JF: The book is more than a collection of stories—it’s a matrix for growing a social community, and it’s a place where social justice activists can see themselves and their experiences reflected. As such, it is difficult for me to choose favorite stories from Octavia’s Brood. I like adrienne maree brown’s Detroit fable “the river” for its lyricism, strong sense of place, and ambiguity. An excerpt from Terry Bisson’s 1980s novella of an alternate, radical Civil War, Fire On The Mountain, links these contemporary SF stories to earlier work. Kalamu Ya Salaam’s “Manhunters” made me long for an entire novel and seemed extremely Butler-like in structure.
Alixa Garcia’s “In Spite of Darkness” has really stayed with me, partly because of its illustrations and in spite of its occasional awkwardness. In it, the survivors of a series of genocidal attacks try to preserve the last of their young, hoping against hope for the return of the Sol-gatherers who bring light to their remote and dark planet. On first reading, it seemed slightly heavy-handed, but I found myself thinking again and again of the story’s firelit and dying world and the struggle which blossoms there, and of what it might be to live through the genocide of a people.
FS: The stories reflecting Black diasporic cultural trends resonated with me the most, because I find that little spark of recognition heartwarming. (I find it heartwarming when I get it from Butler too.) The Swahili names in “Manhunters”: Family, Faith, Art, Spirit (Ujamaa, Imani, Kuumba, Nia) recall for me not just an ideal African past of ancient trade routes and cattle droves across the high savannah, but also consciousness-raising groups and Saturday schools and painstaking work around recovery and self- image by dedicated lay people.
I really liked “The River.” It's constructed with craft and precision, using non-hierarchical language to reference a long tradition of vernacular speech. The writing honors the orality of Black diasporic culture in an extraordinarily literary way, producing a clash of sensibilities and a great deal of tension. Formality and abandon are in play, with reticence set against one devastating statement. The abiding emotion is caution but another thing I like about this story is the rage it also expresses, which, like the rage in Walidah Imarisha's “Black Angel,” is entirely appropriate.
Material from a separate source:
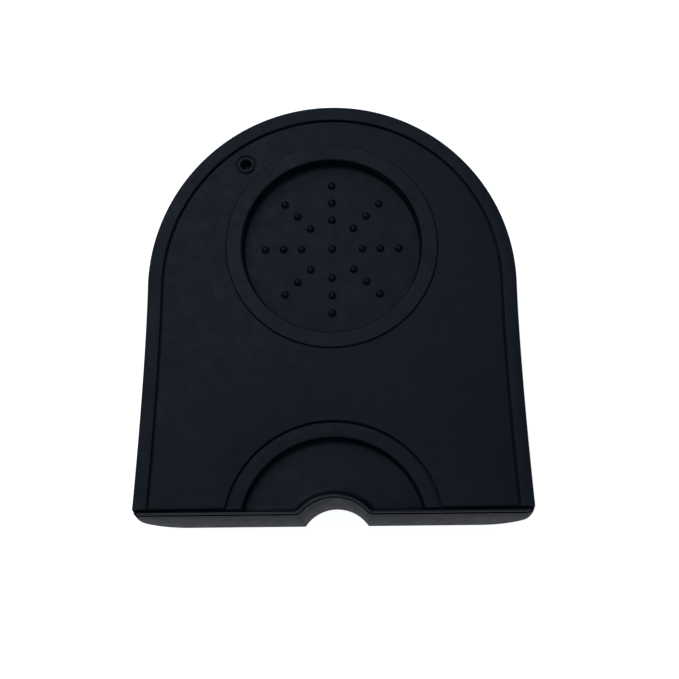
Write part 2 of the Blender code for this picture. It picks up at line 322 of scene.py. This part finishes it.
def noise(tree, where, scale, detail, roughness=0.55, stretch=None):
    """Noise value in object space, scale in waves a metre."""
    texture = node(tree, "ShaderNodeTexNoise")
    texture.inputs["Scale"].default_value = scale
    texture.inputs["Detail"].default_value = detail
    texture.inputs["Roughness"].default_value = roughness
    if stretch is None:
        tree.links.new(where, texture.inputs["Vector"])
    else:
        mapping = node(tree, "ShaderNodeMapping")
        mapping.inputs["Scale"].default_value = stretch
        tree.links.new(where, mapping.inputs["Vector"])
        tree.links.new(mapping.outputs["Vector"], texture.inputs["Vector"])
    return texture.outputs["Fac"]


def spread(tree, value, low, high, to_low, to_high):
    """A value moved from one range to another, and held inside it."""
    ranged = node(tree, "ShaderNodeMapRange")
    ranged.inputs["From Min"].default_value = low
    ranged.inputs["From Max"].default_value = high
    ranged.inputs["To Min"].default_value = to_low
    ranged.inputs["To Max"].default_value = to_high
    tree.links.new(value, ranged.inputs["Value"])
    return ranged.outputs["Result"]


def combine(tree, operation, first, second):
    """Two values joined by a sum, product or other operation."""
    maths = node(tree, "ShaderNodeMath", operation=operation)
    for socket, value in zip(maths.inputs, (first, second)):
        if isinstance(value, (int, float)):
            socket.default_value = value
        else:
            tree.links.new(value, socket)
    return maths.outputs["Value"]


def blend_colors(tree, amount, first, second):
    """One colour going over to another by amount."""
    mix = node(tree, "ShaderNodeMix", data_type="RGBA")
    tree.links.new(amount, mix.inputs["Factor"])
    colors = [socket for socket in mix.inputs if socket.type == "RGBA"]
    for socket, color in zip(colors, (first, second)):
        if isinstance(color, tuple):
            socket.default_value = (*color, 1.0)
        else:
            tree.links.new(color, socket)
    return [socket for socket in mix.outputs if socket.type == "RGBA"][0]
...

JF: “In Spite of Darkness” is characteristic of how this book works, almost requiring a new kind of reading. If you go into this book expecting conventionally plotted stories written in a consistent, conventional science fiction voice that will reward a quick, plot-driven read, you won't find what's best in it. If you go to the book with the desire to engage with the worlds they depict, you’ll find them very rewarding.
FS: The anthology has a second function as a marvelous introduction to contemporary activism around issues of violence, disability, literacy, and participation. I challenge anyone to go through the bios listed in the book and not be overwhelmed by the sheer hard work, creativity, and ethical seriousness of these writers. As a non-USAian, I find it important to overtly and explicitly include Mumia Abu Jamal in that assessment.